Is it just me or is that rude?

How I tell my stories is by setting the tone of the environment, tell the details, and leave you with a question. So here goes.

It was a cold and rainy Monday in March here in Maryland. It was the type of day when you feel uncomfortable in your own skin. Everything is moist, and making squishy sounds, and on top of that you can no longer feel your extremities.

So here I am waiting for the bus to leave Montgomery College and of course my fingers are paralyzed and cannot dig out the coins necessary. I finally muster up the strength to fight through the pain and find a seat. Now comes on the handicapped man and elderly woman who require a total of 3 seats.

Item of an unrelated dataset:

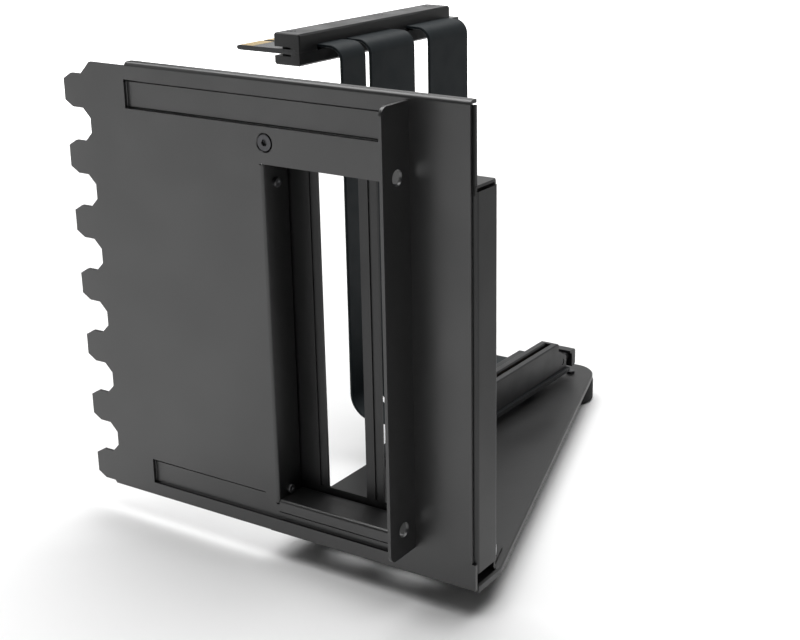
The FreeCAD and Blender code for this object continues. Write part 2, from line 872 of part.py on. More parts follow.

I never think twice to give up my seat to others. Well, as long as I know I have hand sanitizer to rid me of my germ phobia. An Asian young gentleman gives up his seat. An Indian young lady reluctantly follows suit after looking around to see if anyone else will do so first. I look around to see who else is left sitting. What do I see? Young black females and males.

Here’s the question: Well you already know what the question is don’t you? Yes. Yes you do. Is it just me, or are young black males and females just unnecessarily rude and manner free? I’m not racist but I do notice things in my community. It seems like the younger generation gets respect from their peers by disrespecting others. How do you feel about that? Please let me know. Lets start a dialogue.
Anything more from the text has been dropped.